Very nice, in my opinion. For higher dimensions, would we need more #s?

allevato · April 21, 2025, 1:16pm

So, the natural nesting for multiple dimensions would get sort of ugly:

let matrix: #[2, #[3, Double]#]#

But the syntax #[n, T]# could extend naturally to multiple dimensions by just adding more commas, because the final comma-separated clause would unambiguously be the type (or the value, in the hypothetical value-repeating extension):

let matrix: #[2, 3, Double]#  // InlineArray<2, InlineArray<3, Double>>

There's an interesting appeal to the idea of ##[2, 3, Double]## because you'd be able to quickly scan it and see the number of dimensions based on the number of #, but since there's no syntactic reason to force multiple #, I don't think I'd go in that direction.

tera · April 21, 2025, 6:44pm

tera:

let x: [5]Int = [1, 2, 3, 4, 5]
let x: [_]Int = [1, 2, 3, 4, 5] // count inferred
let x: [5]_ = [1, 2, 3, 4, 5]   // type inferred
let x: [_]_ = [1, 2, 3, 4, 5]   // both type and count inferred

And multidimensional case nests nicely †:

[3][4][5]Int   // InlineArray<3, InlineArray<4, InlineArray<5, Int>>>

(† although that particular aspect could be a "no-goal").

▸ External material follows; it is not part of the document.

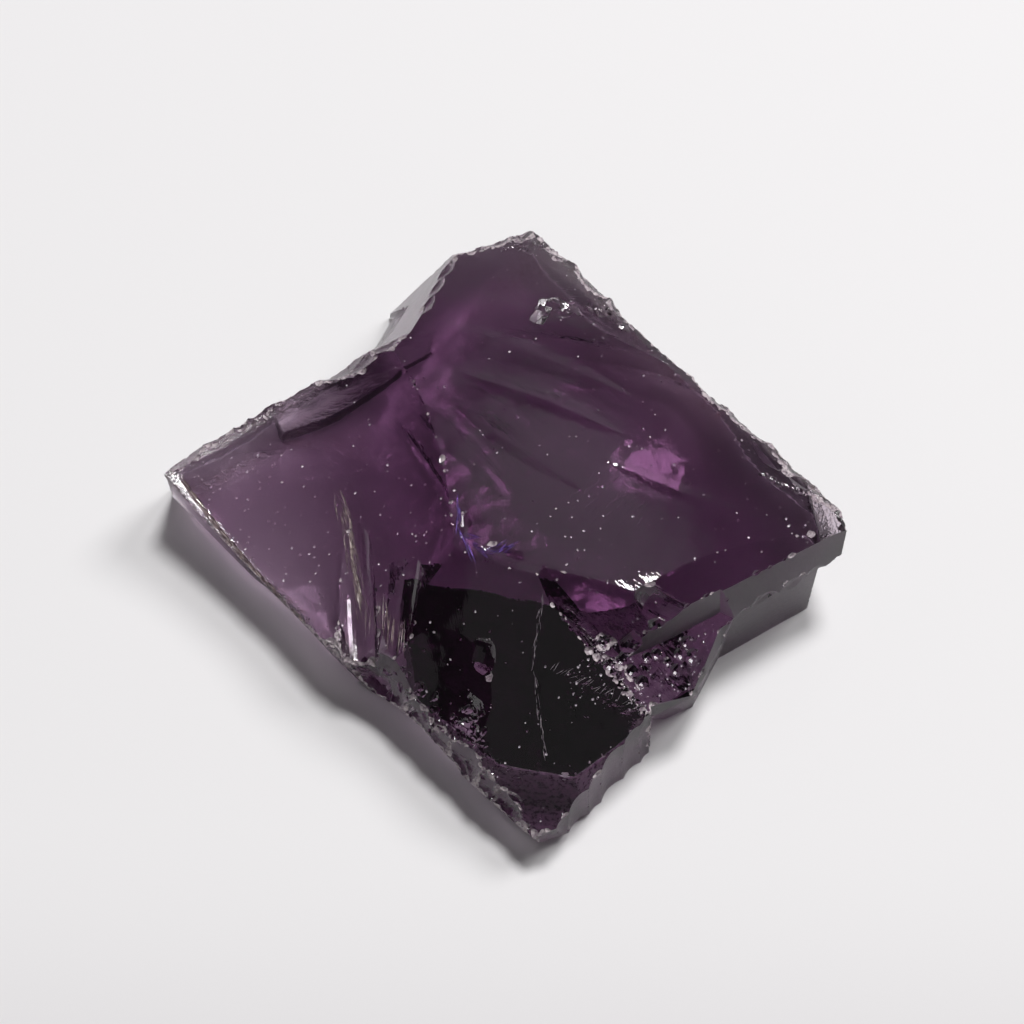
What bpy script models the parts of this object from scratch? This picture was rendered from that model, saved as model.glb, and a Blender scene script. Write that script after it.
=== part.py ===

I guess Swift parser could be thought to wait a bit and not consider [3][4] as a subscript operation on the array of one element (3) until it encounters more context (the type "Int" at the end).

Could this fly?

Nobody1707 · April 21, 2025, 6:50pm

This particular argument isn't very convincing to me. Homogenous tuples are already used for this exact concept today, the big problem with them is that they get slower to write and type-check the more elements you add. You can already write a dynamically indexed subscript to a homogenous tuple using withUnsafe{{Mutable}}Pointer(to:) as well, so that isn't particularly meaningful either. InlineArray is so close to being an homogenous tuple that earlier proposals for it actually wanted to just make it an easier to typecheck sugar over homogenous tuples, but were forced by ABI constraints to create a new type instead.

This isn't an argument against your #[ ]# syntax, just an argument against preemptively ruling parenthesis out.